The sea was lively at the Playa de Martianez as I headed down the hill from La Paz, and the sun was bursting through in style. The 2 sea front cafes were still awaiting demolition, under the law of the coast, but I settled on the terrace of the open one to survey the scene. I don’t think I have seen the front as busy before, tourists crammed on every seating spot and surfers enjoyed the breaking waves as a small group murdered a few tunes on the pan pipes. there is a new addition to the tourist scene, horse drawn carriage rides, a Calash, as they are called, took off with its load and did a quick tour of the city, arriving back around 20 minutes later as i finished my coffee. It’s quite a stylish new addition at 10 euros for a single passenger, 12€ for 2, 15€ for 3, and 18€ for 4.

Calash

Things change, people and places change, even my socks change now and then, and in the few months since my last visit the new fishermans workshop had taken form next to the tourist information office, tucked just off the shingle beach down Calle Las Lonjas. Puerto de la Cruz was looking resplendent with poinsetias in full red and yellow bloom and some subtle but effective christmas decorations. I love the white wire sculptures like these below at the foot of the church in Plaza de la Iglesia. Making my way to the bus station, i was unsurprised to see it still standing – just, after many more recent pronouncements that it would finally be demolished before it falls down. It’s getting really old, dirty and wobbly – mind you aren’t we all.

Puerto xmas

On to Santa Cruz and a chance to see the annual nativity scene in the government headquarters near the Plaza de España. I was a bit dissapointed to see it was condensed into one large display this year, rather than the usual sweeping landscape with shepherds, wise men etc, but it still looked good and it’s free to see with donations going to a local hearing charity, Funcasor.

Santa Cruz belen

The docks are always worth a nosey, and there was certainly a large crop of ships in port, from the Oriana cruise liner to the second oil platform to pull in over recent weeks. The 1,400 ton China built “Noble Hans Deul” has arrived riding piggy back on a barge called “Transporter” and will be in for repairs for a few days to come. Over in the car park area, a large stage had already gone up for the Christmas Day 10pm free concert by the Tenerife Symphony Orchestra, a fine tradition that attracts massive festive crowds.

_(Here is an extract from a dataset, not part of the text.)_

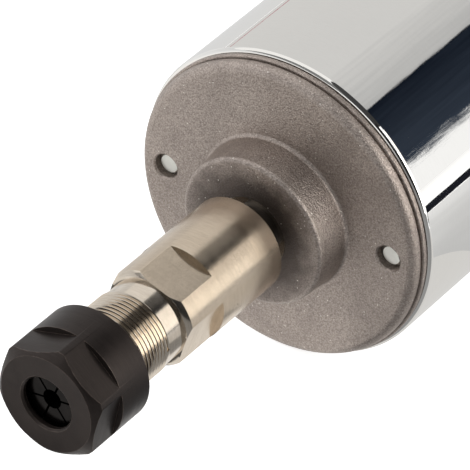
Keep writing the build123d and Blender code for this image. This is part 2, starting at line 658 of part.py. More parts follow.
def fan_cover():
    """Moulded cup over the fan, with slots round its side and a ring of slots in its end."""
    outer_r = bell_r
    inner_r = outer_r - COVER_WALL
    end_inside = cover_rear + COVER_END
    cup = turned((0, cover_rear), (outer_r, cover_rear), (outer_r, bell_rear),
                 (inner_r, bell_rear), (inner_r, end_inside), (0, end_inside))
    cup = fillet(rims(cup, outer_r, cover_rear), COVER_ROUND)
    pillar = rod(COVER_PILLAR_D / 2, end_inside - COVER_END / 2, bell_rear, cover_screw_r)
    cup = cup + opposite(Rot(0, 0, COVER_SCREW_TURN) * pillar)
    end_vent = Pos((END_VENT_IN + fan_r) / 2, 0, cover_rear + COVER_END / 2) * extrude(
        SlotOverall(fan_r - END_VENT_IN, END_VENT_WIDTH), COVER_END, both=True)
    cup = cup - around(end_vent, END_VENT_COUNT, 180 / END_VENT_COUNT)
    side_middle = bell_rear - SIDE_VENT_START - SIDE_VENT_LENGTH / 2
    side_vent = Pos(outer_r, 0, side_middle) * Box(4 * COVER_WALL, SIDE_VENT_WIDTH, SIDE_VENT_LENGTH)
    spacing = 360 / SIDE_VENT_COUNT
    kept = [piece for i, piece in enumerate(around(side_vent, SIDE_VENT_COUNT, spacing / 2))
            if abs((spacing * (i + 0.5)) % 180 - COVER_SCREW_TURN) > spacing]
    cup = cup - kept
    tab_slot = Pos(0, tab_height, cover_rear) * Box(
        TAB_WIDTH + 2 * SLIP_GAP, TAB_THICKNESS + 2 * SLIP_GAP, 3 * COVER_END)
    cup = cup - opposite(tab_slot)
    hole_rear = cover_rear - OVERCUT
    screw_hole = rod(COVER_SCREW_D / 2 + SLIP_GAP, hole_rear, bell_rear + OVERCUT, cover_screw_r)
    sink = rod(COVER_SCREW_HEAD_D / 2 + SLIP_GAP, hole_rear,
               cover_rear + COVER_SCREW_HEAD, cover_screw_r)
    return cup - opposite(Rot(0, 0, COVER_SCREW_TURN) * (screw_hole + sink))


def cover_screws():
    """Two screws through the cover's pillars into the bell."""
    head_front = cover_rear + COVER_SCREW_HEAD
    shank = rod(COVER_SCREW_D / 2, head_front, bell_rear + COVER_SCREW_BITE)
    head = rod(COVER_SCREW_HEAD_D / 2, cover_rear, head_front)
    slot = Pos(0, 0, cover_rear) * Box(COVER_SCREW_HEAD_D, COVER_SCREW_SLOT, COVER_SCREW_HEAD)
    screw = Pos(cover_screw_r, 0, 0) * (shank + head - slot - Rot(0, 0, 90) * slot)
    return Compound(opposite(Rot(0, 0, COVER_SCREW_TURN) * screw))


# ---- chuck --------------------------------------------------------------------------------

def collet_cone(clearance, front):
    """The tapered body of the collet from its rear end to a station, made larger all round."""
    slope = tan(radians(COLLET_TAPER))
    rear_r = collet_rear_r + clearance / cos(radians(COLLET_TAPER))
    front_r = rear_r + (front - collet_rear) * slope
    return turned((0, collet_rear), (rear_r, collet_rear), (front_r, front), (0, front))


def spindle_rod():
    """Chuck rod pressed on the motor shaft: wrench flats, neck, nut thread, collet seat."""
    neck_r = NECK_D / 2
    relief_r = SEAT_RELIEF_D / 2
    relief_rear = collet_rear - SEAT_RELIEF_DEPTH
    body = turned(
        (0, ROD_REAR), (rod_r, ROD_REAR), (rod_r, ROD_SHOULDER), (neck_r, ROD_SHOULDER),
        (neck_r, neck_front), (thread_r, neck_front), (thread_r, ROD_FRONT), (0, ROD_FRONT))
    ends = rims(body, rod_r, ROD_REAR) + rims(body, rod_r, ROD_SHOULDER)
    body = chamfer(ends, ROD_CHAMFER)
    body = chamfer(rims(body, thread_r, ROD_FRONT), THREAD_CHAMFER)
    flat_rear = ROD_SHOULDER - FLAT_LENGTH
    depth = rod_r - FLAT_ACROSS / 2
    flat = Pos(FLAT_ACROSS / 2 + depth, 0, (ROD_SHOULDER + flat_rear) / 2) * Box(
        2 * depth, ROD_D, FLAT_LENGTH)
    body = body - around(flat, FLAT_COUNT, FLAT_TURN)
    body = body - rod(shaft_r, ROD_REAR - OVERCUT, shaft_front)
    body = body - rod(relief_r, relief_rear, collet_rear)
    return body - collet_cone(SEAT_GAP, ROD_FRONT + OVERCUT)


def collet():
    """Spring collet: double cone, draw-out groove and slots sawn from each end in turn."""
    face_r = collet_r - COLLET_NOSE_DROP
    groove_r = COLLET_GROOVE_D / 2
    bore_r = COLLET_BORE / 2
    body = turned(
        (bore_r, collet_rear), (collet_rear_r, collet_rear),
        (collet_r, groove_rear), (groove_r, groove_rear), (groove_r, groove_front),
        (collet_r, groove_front), (collet_r, groove_front + COLLET_LAND), (face_r, COLLET_FACE),
        (bore_r, COLLET_FACE))
    saw_length = COLLET_LENGTH - COLLET_SLOT_WEB
    reach = collet_r + OVERCUT
    front_saw = Pos(reach / 2, 0, COLLET_FACE - saw_length / 2) * Box(
        reach, COLLET_SLOT_WIDTH, saw_length)
    rear_saw = Pos(reach / 2, 0, collet_rear + saw_length / 2) * Box(
        reach, COLLET_SLOT_WIDTH, saw_length)
    body = body - around(front_saw, COLLET_SLOTS, COLLET_SLOT_TURN)
    return body - around(rear_saw, COLLET_SLOTS, COLLET_SLOT_TURN + 180 / COLLET_SLOTS)


def collet_nut():
    """Clamping nut: round collar, six milled flats, coned nose, seat and draw-out ridge."""
    mouth_r = NUT_MOUTH_D / 2
    bore_r = thread_r + RUNNING_GAP
    land_front = groove_front + COLLET_LAND
    lip_rear = NUT_FRONT - NUT_LIP
    seat_r = collet_r + SEAT_GAP / cos(radians(COLLET_NOSE_ANGLE))
    lip_r = seat_r - (lip_rear - land_front) * tan(radians(COLLET_NOSE_ANGLE))
    ridge_front = groove_front - (COLLET_GROOVE_WIDTH - NUT_RIDGE) / 2
    ridge_rear = ridge_front - NUT_RIDGE
    nut = turned(
        (mouth_r, NUT_FRONT), (nut_r - NUT_NOSE_DROP, NUT_FRONT), (nut_r, NUT_FRONT - NUT_NOSE_LENGTH),
        (nut_r, nut_rear), (bore_r, nut_rear), (bore_r, ridge_rear), (mouth_r, ridge_rear),
        (mouth_r, ridge_front), (seat_r, ridge_front), (seat_r, land_front), (lip_r, lip_rear),
        (mouth_r, lip_rear))
    nut = chamfer(rims(nut, nut_r, nut_rear), NUT_REAR_CHAMFER)
    nut = chamfer(rims(nut, mouth_r, NUT_FRONT), NUT_MOUTH_CHAMFER)
    nut = nut - rod(NUT_RIDGE_D / 2, ridge_rear, ridge_front, NUT_RIDGE_OFFSET)
    depth = nut_r - NUT_ACROSS / 2
    flat = Pos(nut_r, 0, NUT_FRONT - NUT_FLAT_LENGTH / 2) * Box(2 * depth, NUT_OD, NUT_FLAT_LENGTH)
    return nut - around(flat, 6, NUT_TURN)


# ---- the whole spindle --------------------------------------------------------------------

def all_pieces():
    """Every piece by name, drawn about the upright axis."""
    pieces = {
        "can_tube": can_tube(), "front_cap": front_cap(), "rear_bell": rear_bell(),
        "tie_bolts": tie_bolts(), "bolt_washers": bolt_washers(), "spring_washer": spring_washer(),
        "motor_shaft": motor_shaft(), "armature_core": armature_core(), "end_discs": end_discs(),
        "armature_windings": armature_windings(), "cooling_fan": cooling_fan(),
        "fan_clip": fan_clip(), "fan_cover": fan_cover(), "cover_screws": cover_screws(),
        "spindle_rod": spindle_rod(), "collet": collet(), "collet_nut": collet_nut()}
    pieces["commutator_bars"], pieces["commutator_hub"] = commutator()
    for end, middle in (("front", front_bearing_middle), ("rear", rear_bearing_middle)):
        for name, piece in bearing(middle).items():
            pieces[f"{end}_bearing_{name}"] = piece
    mirrored = {
        "magnet": magnet(), "brush": brush(), "brush_sleeve": brush_sleeve(),
        "brush_insulator": brush_insulator(), "brush_cap": brush_cap(),
        "brush_spring": brush_spring(), "terminal_tab": terminal_tab(),
        "terminal_bush": terminal_bush()}
    for name, piece in mirrored.items():
        pieces[f"upper_{name}"] = piece
        pieces[f"lower_{name}"] = Rot(0, 0, 180) * piece
    return pieces


os.makedirs("parts", exist_ok=True)
lay_down = Rot(90, 0, 0) * Pos(0, 0, CAN_EDGE_ROUND)
for name, piece in all_pieces().items():
    export_step(lay_down * piece, f"parts/{name}.step")
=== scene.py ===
from math import cos, pi, radians, sin, tan

import bpy
from mathutils import Matrix, Vector


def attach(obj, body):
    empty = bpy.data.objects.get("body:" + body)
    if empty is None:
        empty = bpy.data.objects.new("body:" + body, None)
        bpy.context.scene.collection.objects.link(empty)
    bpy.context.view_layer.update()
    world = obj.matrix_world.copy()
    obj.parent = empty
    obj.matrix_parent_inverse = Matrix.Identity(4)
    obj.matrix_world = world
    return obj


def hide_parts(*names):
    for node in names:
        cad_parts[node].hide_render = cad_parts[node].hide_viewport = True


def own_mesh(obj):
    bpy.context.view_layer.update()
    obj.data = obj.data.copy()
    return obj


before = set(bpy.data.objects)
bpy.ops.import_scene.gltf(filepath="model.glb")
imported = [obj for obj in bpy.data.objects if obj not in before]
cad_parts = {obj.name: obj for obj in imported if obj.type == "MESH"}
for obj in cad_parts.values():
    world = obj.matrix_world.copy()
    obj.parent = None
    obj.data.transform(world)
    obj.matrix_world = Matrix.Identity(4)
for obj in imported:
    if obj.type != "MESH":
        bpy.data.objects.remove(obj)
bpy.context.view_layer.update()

# The spindle lies along Y: its nut faces -Y and its fan cover +Y. A station is a place
# along the axis in millimetres, measured from the can's front edge towards the nut, and
# the origin is at the front end of the can's straight side. An angle is measured about
# the axis, from +X towards +Z, in degrees.

MM = 0.001
HAIR = 0.02                 # too little to matter: closes points and finds rims
ROUND_SIDES = 192
CAN_SIDES = 256
DRILL_SIDES = 48

CAN_R = 26.0
CAN_BORE_R = 23.0
CAN_LENGTH = 110.0
CAN_EDGE_ROUND = 1.2        # at the rear, and from the front edge to the origin
CAN_ROLLED_EDGE = 0.7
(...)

So the preperation is almost over, and christmas is warming up in the wings. CD Tenerife gave their fans a lovely present on Sunday with a 2-1 away win at Alaves to send them into the festive break in 5th spot – maybe 2009 could be the year they get promoted back to the top league – we live in hope. Anyway this seems a good point to wish a Merry Christmas and Happy New Year to anyone reading this – I can’t wait to see what 2009 has in store.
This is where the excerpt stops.